Thermal study of the interplay between spin and lattice in CoCr2O4and CdCr2O4

Abstract

The interplay between spin and lattice degrees of freedom in the spinels CoCr${}_{2}$O${}_{4}$ and CdCr${}_{2}$O${}_{4}$ has been investigated by heat capacity and thermal expansion measurements. In CoCr${}_{2}$O${}_{4}$, sharp anomalies are observed at the magnetic phase transition temperatures of 13, 26, and 93 K. A large pressure dependence of the transition temperature at 13 K, which is calculated from the heat capacity and thermal expansion, indicates strong spin-lattice coupling in the incommensurate phase.

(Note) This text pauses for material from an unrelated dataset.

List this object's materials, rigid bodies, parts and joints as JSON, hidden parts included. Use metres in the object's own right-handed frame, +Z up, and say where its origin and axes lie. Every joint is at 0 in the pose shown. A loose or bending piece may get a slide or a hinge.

This result provides the possibility of the reduction of lattice symmetry from cubic at the phase transition. In CdCr${}_{2}$O${}_{4}$, negative thermal expansion due to spin-lattice coupling emerges in temperature from 140 to 45 K, which is followed by strong positive thermal expansion at lower temperature. The magnetostructural transition at 7.8 K is observed as a large anomaly with an indication for a large pressure dependence of the transition temperature. The unusual thermal expansion suggests the importance of other perturbations besides exchange interactions between Cr ions for the formation of the spin clusters. Our results demonstrate that thermal measurements can help to further understand the frustrated systems with strong spin-lattice coupling.